New Delhi, notorious for its poor air quality, witnessed a significant deterioration in pollution levels on Sunday night and early Monday morning as firecrackers were set off in defiance of a ban imposed by authorities. PM10 and PM2.5 levels soared to alarming heights in several parts of the city, raising concerns about the adverse effects on public health.
According to data from the Delhi Pollution Control Committee (DPCC), hourly PM10 levels reached 15 to 16 times the 24-hour standard at some monitoring stations. The Jawaharlal Nehru Stadium, a key monitoring location, recorded a staggering PM10 concentration of 1632 µg/m3 at 2 am, far exceeding the 24-hour standard of 100 µg/m3. These hazardous levels persisted from 11 pm to 4 am, before gradually decreasing to 467 µg/m3 by 8 am on Monday.
Similarly, the hourly PM2.5 levels at the Jawaharlal Nehru Stadium were more than 20 times the 24-hour standard during the same period. At 2 am, the PM2.5 concentration peaked at 1423 µg/m3, significantly surpassing the 24-hour standard of 60 µg/m3. By 8 am, the levels had decreased to 383 µg/m3.
Another monitoring station in RK Puram reported a similar spike in pollution levels on Sunday night. The PM10 concentration, which started at 165 µg/m3 at 7 pm, surged to 1380 µg/m3 at 11 pm, before subsiding to 405 µg/m3 by 8 am on Monday.

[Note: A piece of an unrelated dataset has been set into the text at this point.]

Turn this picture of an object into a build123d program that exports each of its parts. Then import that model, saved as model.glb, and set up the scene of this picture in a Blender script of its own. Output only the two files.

The city’s Air Quality Index (AQI), a 24-hour average measurement, took a hit, shifting from the ‘poor’ category with a reading of 218 at 3 pm on Sunday to a worse reading of 283 at 8 am on Monday. At some monitoring stations, the 24-hour average AQI reached the ‘very poor’ (301 to 400) category at 8 am on Monday. For instance, Jahangirpuri recorded an AQI of 341, while Lodhi Road registered a reading of 315.
It’s worth noting that the city had enjoyed a brief respite from pollution before the recent spike. Last week, winds and rainfall brought by a western disturbance helped clear the air, washing away accumulated pollutants. This led to New Delhi experiencing its best Diwali day air quality in eight years, with a 24-hour average AQI of 218 at 4 pm on Sunday. In comparison, the AQI on Diwali day in 2022 was 312, 382 in 2021, 414 in 2020, 337 in 2019, and 281 in 2018. In 2015, it was 342, 431 in 2016, and 319 in 2017.
The alarming surge in pollution levels resulting from firecrackers being set off in defiance of the ban highlights the challenges faced by authorities in curbing air pollution during the festive season. It also underscores the urgent need for public awareness and strict enforcement of pollution control measures to protect the health and well-being of residents in the national capital.